Idyllic as it is, the nature of the boys’ mission changes in the second half as the war against Chuzai takes on a slightly more affectionate quality. At this point they decide to use their pranking powers for good to help a little girl who’s stuck in the hospital finally enjoy the summer fireworks she’s been longing for even though the doctors won’t let her out to go to the festival. With the fireworks heist hovering in the background the guys get into various romanctic difficulties while enjoying archetypal teenage summer adventures.

Infused with period detail, 700 Days of Battle: Us vs. the Police has an authentically ‘70s soundtrack with some of the biggest hits of the era running in the background. Frequent cultural references such as a brief appearance from Ultraman add to the atmosphere which has a kind of retro, nostalgic innocence behind it as these kids live in a golden era of friendship and bike riding when the sun is always shining and graduation is still a long way off.
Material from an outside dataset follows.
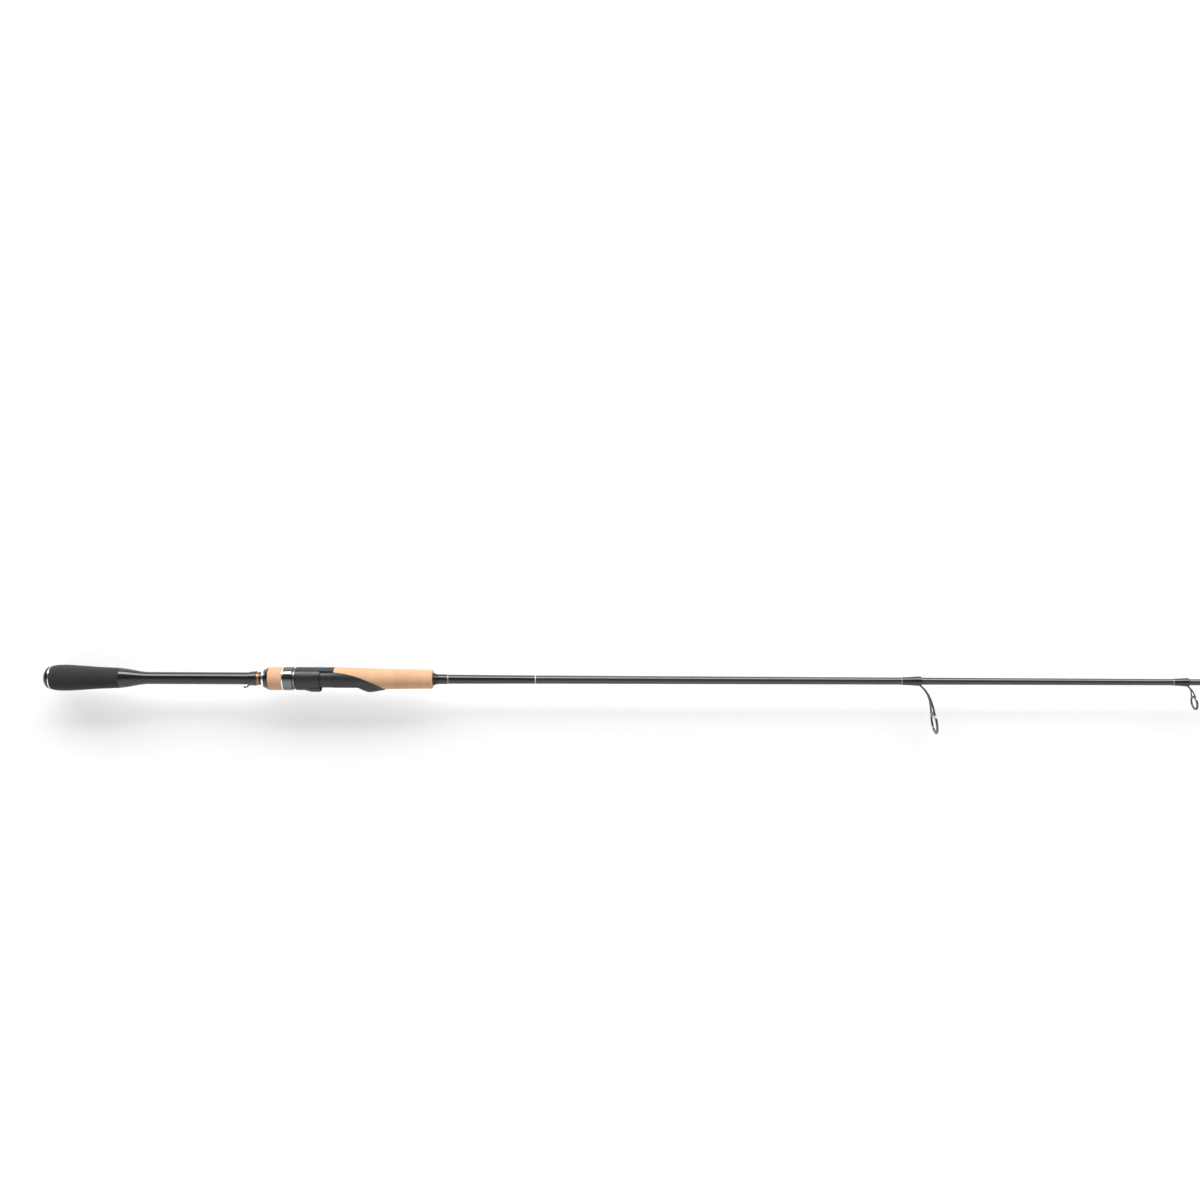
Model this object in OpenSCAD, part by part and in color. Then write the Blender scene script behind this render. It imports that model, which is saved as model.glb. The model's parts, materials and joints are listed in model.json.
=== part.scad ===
// A light one-piece spinning rod: a split grip, a screw-lock reel seat, a tapered blank, eight line
// guides and a tip guide. The rod lies along X with its tip at +X, and the reel and guides hang below it.
// Stations are measured along the rod from the butt end, and radii from the rod's own axis.
// The origin is at the middle of the flat bed that the reel's foot rests on.

/* [Rod] */
// Overall length from the butt cap to the tip guide
rod_length = 2134; // [1780:1:2560]
// How far the flat bed for the reel's foot lies below the rod's axis
bed_drop = 7.9; // [7.7:0.1:8.2]

/* [Rear grip] */
// Length of the polished butt cap
cap_length = 6.6; // [2:0.1:8]
// Width of the metal ring in front of the butt cap
cap_ring_width = 0.9; // [0.8:0.1:3]
// Station where the foam grip ends and the carbon handle starts
rear_grip_end = 70.8; // [50:0.2:110]
// Greatest radius of the foam grip
rear_grip_radius = 12; // [10.5:0.1:15]

/* [Carbon handle] */
// Radius of the carbon tube between the two grips
tube_radius = 5.7; // [5.3:0.1:6.2]
// Length of the flare that joins the grip to the tube
flare_length = 26; // [18:0.5:36]
// Length of the thread wrap over the hook keeper's feet
keeper_wrap_length = 7.4; // [5:0.1:12]
// Width of the metallic band in front of that wrap
keeper_trim_width = 2.6; // [2:0.1:6]
// Width of the ring that the lock nut turns against
stop_ring_width = 2.3; // [1:0.1:3]

/* [Lock nut] */
// Station of the lock nut's rear face
nut_start = 202; // [190:0.5:225]
// Width of the polished ring at its rear
nut_rear_ring_width = 1.9; // [1:0.1:3]
// Width of the black collar
nut_collar_width = 4.2; // [2:0.1:5]
// Length of its cork sleeve
nut_cork_length = 12.9; // [10:0.1:20]
// Width of the polished ring at its front
nut_front_ring_width = 9.6; // [6:0.1:12]
// Radius of its cork sleeve
nut_radius = 10.7; // [10.3:0.1:11.5]
// How far the hood travels towards the tip
hood_travel = 12; // [8:0.5:12.5]

/* [Reel seat] */
// Radius of the seat's body
seat_radius = 10.7; // [10.4:0.1:11.5]
// Length of the movable hood
hood_length = 22.4; // [20:0.1:28]
// Depth of the pocket in the movable hood
hood_pocket = 11.5; // [8:0.5:13]
// Length of the flat bed for the reel's foot
bed_length = 34.5; // [28:0.5:45]
// Depth of the pocket in the fixed hood
fixed_pocket = 17; // [12:0.5:18]
// Half width of the top rib, which the movable hood slides beside
rib_half_width = 7.4; // [6:0.1:8]
// Thickness of each hood's lip
lip_wall = 0.9; // [0.7:0.1:1.2]

/* [Fore grip] */
// Station of the cork grip's front end
fore_grip_end = 359.1; // [340:0.5:420]
// Radius of the cork grip at its front end
fore_grip_radius = 8.85; // [8:0.05:10]
// Length of the winding check
check_length = 5; // [3:0.5:9]
// Length of the black thread wrap in front of it
butt_wrap_length = 8.3; // [5:0.1:15]
// Width of the metallic thread band
butt_trim_width = 1.4; // [0.8:0.1:3]

/* [Blank] */
// Outer radius of the blank under the grips
blank_butt_radius = 4.85; // [4.6:0.05:5]
// Wall of the blank
blank_wall = 0.9; // [0.7:0.05:1.2]
// Length at the tip that is solid
solid_tip = 620; // [550:10:900]

/* [Guides] */
// Thickness of a thread wrap with its clear coat
wrap_skin = 0.35; // [0.25:0.05:0.5]
// Width of the metallic band behind each wrap
trim_width = 1.0; // [0.6:0.1:2]
// Outer radius of the tip guide's ring frame
tip_ring_radius = 2.4; // [2.2:0.1:3]
// Length of the tip guide's tube
tip_tube_length = 10.5; // [8:0.5:14]
// Width of the metallic band behind the tip guide's wrap
tip_trim_width = 1.5; // [0.8:0.1:3]

/* [Hidden] */

// Radial clearance of a turning or sliding fit, and the gap between pieces that only pass each other
fit = 0.06;
gap = 0.3;
round_steps = 96;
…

Director Tsukamoto keeps things simple though the production values are high and visual gags are spot on. Somewhat episodic in nature, the tale is split up into various chapters by means of title cards which helps to break up the seemingly endless summer as the boys attempt to fill their otherwise empty days. Apparently this was only the beginning of the “war” against the police, occupying only 108 days of a “conflict” which would finally run to 700. Presumably the guys have finished up their high school days by that point but at least they’ve succeeded in making some amusing memories of their elaborate and sometimes fiendishly clever schemes to take revenge on the surprisingly patient Chuzai-san. Filled with innocent, witty and whimsical comedy 700 Days of Battle: Us vs. the Police offers no great leap forward even within the realm of quirky teen comedies but still manages to provide some old fashioned, wholesome summer themed fun.